Cantor is 51 years old. He has held elective office since 1992. And yet, like John Edwards and Scott Brown, he is one of those politicians who is forever described in terms of his future rather than his past, a permanent “rising star.” Which makes him a great test case for a question that has long needled at me: For how long are Washington journalists willing to hype the future careers of politicians who fascinate them? How long can a politician last as a “rising star” before cognitive dissonance and sheer exhaustion set in?
April 27, 2014: “Eric Cantor is a rising star in national politics …” —Politico
February 13, 2013: “Three of the GOP’s rising stars — House Majority Leader Eric Cantor, Louisiana Gov. Bobby Jindal, and Sen. Marco Rubio of Florida — have all recently tried to guide their party in new directions.” —U.S. News and World Report
August 7, 2012: “Leader Cantor is truly a rising star in the party.” —Huntsville Times
July 13, 2011: “Eric Cantor, a big rising star in the party …” —CNN
August 2, 2010: “Minority whip Cantor is a rising star in his party …” —The Atlantic
November 3, 2009: “Congressman Eric Cantor, thank you. I mean, one of the real rising stars in the Republican Party.

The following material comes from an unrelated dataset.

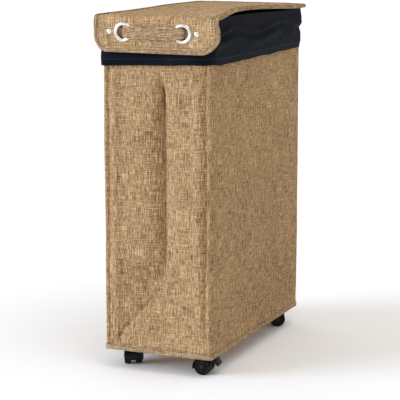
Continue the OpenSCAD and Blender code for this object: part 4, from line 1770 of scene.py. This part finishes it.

I think he’s gonna be one of the leaders of the country some day.” —Chris Matthews, MSNBC
November 20, 2008: “Rep Eric Cantor, who is considered a rising star in his party …” —The New York Times
May 14, 2008: “But Virginia Rep Eric Cantor, the chief deputy whip and a rising star inside the party …” —Politico
October 28, 2006: “Also worth watching in the leadership contests is a pair of younger rising stars: Chief Deputy Majority Whip Eric Cantor,
R-Va., and GOP Policy Committee Chairman Adam Putnam, R-Fla.” —National Journal
February 2, 2006: “Representative Eric Cantor is an anomaly: a Jewish Republican from Virginia and a rising star in his party’s troubled House ranks …” —CNN
November 20, 2004: “Eric Cantor of Virginia is a rising star.” —David Brooks, The New York Times
November 17, 2004: Your colleague, Eric Cantor, from a real rising star, brilliant guy.” —Paul Begala, CNN’s Crossfire
August 14, 2001: “Most observers really see Eric as a rising star.” —The Jerusalem Post
There you have it: Eric Cantor has been a rising star for 12 and a half years. Which means at least three things: (1) Cantor’s clock has got to be ticking; (2) Politico’s sense of who is on the rise in Washington lags more than a decade behind the Jerusalem Post’s; and (3) We are likely to be hearing about T.W. Shannon for a very, very, very long time.